DeepFuse: Towards Frequent Flood Inundation Monitoring using AI and EO

Despite the increase in the number of Earth Observation satellites with active microwave sensors suitable for flood mapping, the frequency of observations still limits adequate characterization of inundation dynamics. Particularly, capturing the flood peak or maximum inundation extent, still remains elusive and a major research gap in the remote sensing of floods. Rapidly growing archives of multimodal satellite hydrology datasets combined with the recent deep learning revolution provide an opportunity to solve this problem adequate observation frequency. DeepFuse is a scalable data fusion methodology, leveraging deep learning (DL) and Earth Observation data, to estimate daily flood inundation at scale with a high spatial resolution. In this proof-of-concept study, the potential of Convolutional Neural Networks (CNN) to simulate flood inundation at the Sentinel-1 (S1) spatial resolution is demonstrated. Leveraging coarse resolution but temporally frequent datasets such as soil moisture/accumulated precipitation data from NASA’s SMAP/GPM missions and static topographical/land-use predictors, a CNN was trained on flood maps derived from S1 to predict high-resolution flood inundation. The proposed methodology was tested in southwest France at the confluence of its two main rivers, Adour and Luy, for the December 2019 flood event. The predicted high-resolution maps were independently evaluated against flood masks derived from Sentinel-2 using the Random Forest Classifier. First results confirm that the CNN can generalize some hydrological/hydraulic relationships leading to inundation based on the provided inputs, even for some rather complex topographies.
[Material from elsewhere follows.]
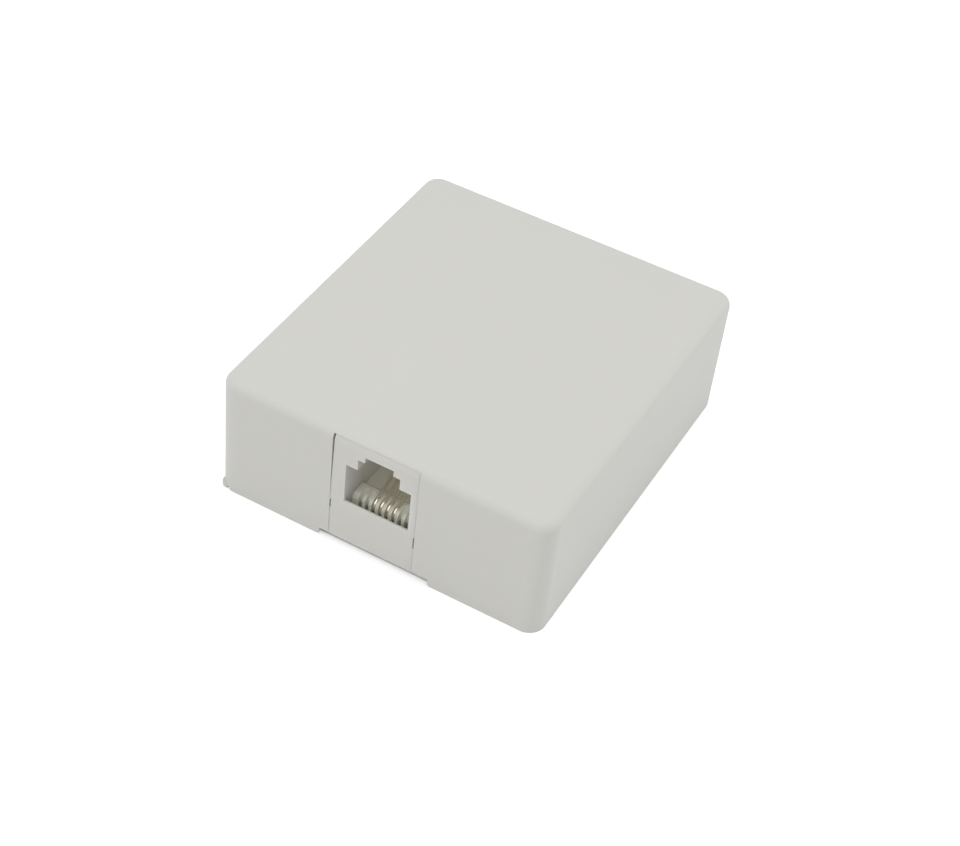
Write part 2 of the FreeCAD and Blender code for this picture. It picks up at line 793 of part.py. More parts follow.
def put(body, x, y, z, turn=0.0):
    """Stand a body at its place, turned about its own upright axis."""
    body.Placement.Rotation = FreeCAD.Rotation(FreeCAD.Vector(0, 0, 1), turn)
    for axis, distance in zip("xyz", (x, y, z)):
        body.setExpression(f"Placement.Base.{axis}", as_size(distance).formula)


def make_terminal_plate(name):
    body = new_body(f"terminal_plate_{name}")
    plate = new_sketch(body, "plate", "XY_Plane")
    centred_square(plate, (as_size(0), as_size(0)), size.plate_size)
    circle(plate, (0, 0), size.screw_radius + size.screw_fit)
    pad(body, plate, size.plate_thickness)
    round_edges(body, size.plate_corner, is_upright)
    put(body, *terminal_place(name), TERMINAL_LEVEL - size.plate_thickness)


def lug_turn(name):
    """The turn of a lug about its screw, which points its barrel back and inwards."""
    turn = size.front_lug_turn if name.startswith("front") else size.rear_lug_turn
    return terminal_side(name) * turn.value


def make_spade_lug(name):
    """A flat fork round the screw with a crimped barrel for the lead."""
    body = new_body(f"spade_lug_{name}")
    disc = new_sketch(body, "disc", "XY_Plane")
    pad(body, circle(disc, (0, 0), size.lug_radius), size.lug_thickness)
    neck = new_sketch(body, "neck", "XY_Plane")
    half_neck = size.lug_neck / 2
    rectangle(neck, -half_neck, half_neck, size.lug_radius / 2, size.barrel_start + size.barrel_length / 2)
    pad(body, neck, size.lug_thickness)
    axis = (0, size.barrel_radius)
    barrel = new_sketch(body, "barrel", "XZ_Plane", -size.barrel_start)
    pad(body, circle(barrel, axis, size.barrel_radius), size.barrel_length, forward=False)
    fork = new_sketch(body, "fork", "XY_Plane")
    half_slot = size.lug_slot / 2
    outline(fork, [
        (half_slot, 0), (-half_slot, 0),
        (-half_slot, -size.lug_radius - 1), (half_slot, -size.lug_radius - 1),
    ], arcs={0: ((0, 0), False)})
    pocket(body, fork, size.lug_thickness)
    bore = new_sketch(body, "bore", "XZ_Plane", -size.barrel_start)
    circle(bore, axis, size.lead_radius + size.lead_fit)
    pocket(body, bore, size.barrel_length, forward=False)
    put(body, *terminal_place(name), TERMINAL_LEVEL, lug_turn(name))


def revolve(body, profile):
    """Turn a sketch about the upright axis through the body's origin."""
    feature = body.newObject("PartDesign::Revolution", f"{profile.Name}_Revolution")
    feature.Profile = profile
    feature.ReferenceAxis = (profile, ["V_Axis"])
    profile.Visibility = False


def make_terminal_washer(name):
    body = new_body(f"terminal_washer_{name}")
    bore = size.screw_radius + size.screw_fit
    ring = new_sketch(body, "ring", "XZ_Plane")
    outline(ring, [
        (bore, 0), (size.washer_radius, 0), (size.washer_radius, size.washer_thickness - size.washer_bevel),
        (size.washer_radius - size.washer_bevel, size.washer_thickness), (bore, size.washer_thickness),
    ])
    revolve(body, ring)
    put(body, *terminal_place(name), TERMINAL_LEVEL + size.lug_thickness)


def make_terminal_screw(name):
    """A cheese head screw with a straight slot; its thread is a plain shaft."""
    body = new_body(f"terminal_screw_{name}")
    profile = new_sketch(body, "profile", "XZ_Plane")
    outline(profile, [
        (0, -size.screw_length), (size.screw_radius - size.screw_point, -size.screw_length),
        (size.screw_radius, size.screw_point - size.screw_length), (size.screw_radius, 0),
        (size.head_radius, 0), (size.head_radius, size.head_height - size.head_bevel),
        (size.head_radius - size.head_bevel, size.head_height), (0, size.head_height),
    ])
    revolve(body, profile)
    slot = new_sketch(body, "slot", "XY_Plane", size.head_height - size.slot_depth)
    half = size.slot_width / 2
    rectangle(slot, -size.head_radius - 1, size.head_radius + 1, -half, half)
    pocket(body, slot, size.slot_depth + 1)
    put(body, *terminal_place(name), SCREW_SEAT, size.screw_turn.value)


# Leads: straight runs joined by arcs, from the joint under the carrier into a lug's barrel

def barrel_point(name, distance):
    """A point on the axis of a lug's barrel, at a distance from the screw."""
    x, y = terminal_place(name)
    turn = math.radians(lug_turn(name))
    height = TERMINAL_LEVEL.value + size.barrel_radius.value
    return FreeCAD.Vector(x.value - distance * math.sin(turn), y.value + distance * math.cos(turn), height)


def route_point(start, side, aside, beyond, rise):
    """A point to one side of the centre plane, beyond the joint and above it."""
    return FreeCAD.Vector(side * aside.value, start.y + beyond.value, start.z + rise.value)


def lead_points(number, name):
    side = terminal_side(name)
    start = FreeCAD.Vector(wire_place(number).value, WIRE_JOINT.value, WIRE_LEVEL.value)
    grip = size.barrel_start.value + size.barrel_length.value - size.lead_grip.value
    end = barrel_point(name, grip)
    if name.startswith("front"):
        lift = TERMINAL_LEVEL + size.barrel_radius - WIRE_LEVEL
        between = [
            start + FreeCAD.Vector(0, size.front_lead_run.value, 0),
            route_point(start, side, size.front_knee_aside, size.front_knee_beyond, size.front_knee_rise),
            route_point(start, side, size.front_crest_aside, size.front_crest_beyond, lift),
            barrel_point(name, grip + size.front_lead_reach.value),
        ]
    else:
        inwards = (TERMINAL_X - size.rear_lead_pass) / sine(size.rear_lug_turn)
        between = [
            start + FreeCAD.Vector(0, size.rear_lead_run.value, 0),
            route_point(start, side, size.rear_knee_aside, size.rear_knee_beyond, size.rear_knee_rise),
            barrel_point(name, inwards.value),
        ]
    return [start, *between, end]


def rounded_path(points):
    """Straight runs joined by tangent arcs that reach 0.45 of the shorter run."""
    edges, last = [], points[0]
    for before, corner, after in zip(points, points[1:], points[2:]):
        reach = 0.45 * min((corner - before).Length, (after - corner).Length)
        back = (before - corner).normalize()
        ahead = (after - corner).normalize()
        start, end = corner + back * reach, corner + ahead * reach
        half_turn = (math.pi - back.getAngle(ahead)) / 2
        radius = reach / math.tan(half_turn)
        middle = corner + (back + ahead).normalize() * (radius / math.cos(half_turn) - radius)
        edges += [Part.LineSegment(last, start).toShape(), Part.Arc(start, middle, end).toShape()]
        last = end
    edges.append(Part.LineSegment(last, points[-1]).toShape())
    return Part.Wire(edges)


def make_lead(number, colour, name):
    points = lead_points(number, name)
    path = rounded_path(points)
    section = Part.Wire(Part.Circle(points[0], points[1] - points[0], size.lead_radius.value).toShape())
    tube = path.makePipeShell([section], True, False)
    lead = doc.addObject("Part::Feature", f"lead_{colour}")
    lead.Label = f"lead_{colour}"
    lead.Shape = tube
    wanted = math.pi * size.lead_radius.value ** 2 * path.Length
    assert abs(tube.Volume / wanted - 1) < 0.01, lead.Label
    tightest = min(edge.Curve.Radius for edge in path.Edges if isinstance(edge.Curve, Part.Circle))
    print(f"{lead.Label}: {path.Length:.1f} mm long, tightest bend {tightest:.1f} mm")
    return lead


def check(document):
    """Stop at a failed feature, a shape that is not valid or a cut that removed nothing."""
    for item in document.Objects:
        if {"Invalid", "Error"} & set(item.State):
            raise RuntimeError(f"{item.Label} failed: {item.State}")
        if item.isDerivedFrom("PartDesign::Pocket"):
            before = item.BaseFeature.Shape.Volume
            if item.Shape.Volume > before - 1e-6:
                raise RuntimeError(f"{item.Label} cuts nothing")


def export(pieces):
    os.makedirs("parts", exist_ok=True)
    for piece in pieces:
        shape = piece.Shape
        if shape.isNull() or not shape.isValid() or len(shape.Solids) != 1:
            raise RuntimeError(f"{piece.Label} is not one valid solid")
        shape.exportStep(f"parts/{piece.Label}.step")
        box = shape.BoundBox
        spans = ", ".join(f"{low:.2f}..{high:.2f}" for low, high in (
            (box.XMin, box.XMax), (box.YMin, box.YMax), (box.ZMin, box.ZMax)))
        print(f"{piece.Label}: {shape.Volume:.1f} mm3, {spans}")


make_cover()
make_base_plate()
make_jack_housing()
make_contact_carrier()
for wire in range(1, 5):
    make_contact_wire(wire)
for terminal in TERMINALS:
    make_terminal_plate(terminal)
    make_spade_lug(terminal)
    make_terminal_washer(terminal)
    make_terminal_screw(terminal)
pairs = zip(LEADS, TERMINALS)
leads = [make_lead(wire, colour, terminal) for wire, (colour, terminal) in enumerate(pairs, 1)]
doc.recompute()
check(doc)
bodies = [item for item in doc.Objects if item.isDerivedFrom("PartDesign::Body")]
export(bodies + leads)
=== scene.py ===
# %% [markdown]
# # A surface mount jack box
#
# A small flat box that is screwed to a wall or a skirting board. A cover with rounded edges drops
# over a base plate, and a jack for a modular plug stands flush in a slot of the cover's front
# wall. Under the cover are four screw terminals for the conductors of the building's cable.
#
# The solids come ready made from the construction model, in metres, with the origin at the centre
# of the footprint, +Z up and the jack towards -Y. This lesson dresses them: it gives each piece
# its finish, adds the details that are too fine for the solids, and sets up the light and the
# camera.

# %% Load the frame
import math

import bpy
from mathutils import Matrix, Vector


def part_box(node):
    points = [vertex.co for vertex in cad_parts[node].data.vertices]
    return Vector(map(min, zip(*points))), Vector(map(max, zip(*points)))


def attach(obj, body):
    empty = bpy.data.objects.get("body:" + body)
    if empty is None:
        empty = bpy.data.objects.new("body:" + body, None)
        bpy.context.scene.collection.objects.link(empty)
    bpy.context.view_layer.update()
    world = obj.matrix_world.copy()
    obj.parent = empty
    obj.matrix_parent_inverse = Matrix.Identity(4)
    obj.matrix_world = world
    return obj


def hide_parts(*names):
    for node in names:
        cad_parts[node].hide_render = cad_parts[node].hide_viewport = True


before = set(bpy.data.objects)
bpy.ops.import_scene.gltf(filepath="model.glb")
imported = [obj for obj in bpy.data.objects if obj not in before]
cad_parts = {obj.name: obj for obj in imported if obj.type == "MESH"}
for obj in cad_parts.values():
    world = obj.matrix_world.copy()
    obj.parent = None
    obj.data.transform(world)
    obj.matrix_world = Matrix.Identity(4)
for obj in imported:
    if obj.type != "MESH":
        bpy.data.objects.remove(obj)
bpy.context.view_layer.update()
MM = 0.001
cover_low, cover_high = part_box("cover")
width, depth, height = cover_high - cover_low
print(f"{len(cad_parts)} solids")
print(f"box {width / MM:.1f} x {depth / MM:.1f} x {height / MM:.1f} mm")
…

However, further tests in catchments with strongly divergent land-use, hydrological, and elevation profiles is necessary to evaluate model sensitivity towards different land surface conditions. Achieving daily cadence for flood monitoring will enable an improved understanding of spatial inundation dynamics, as well as help develop better parametric hazard re/insurance products to effectively bridge the flood protection gap.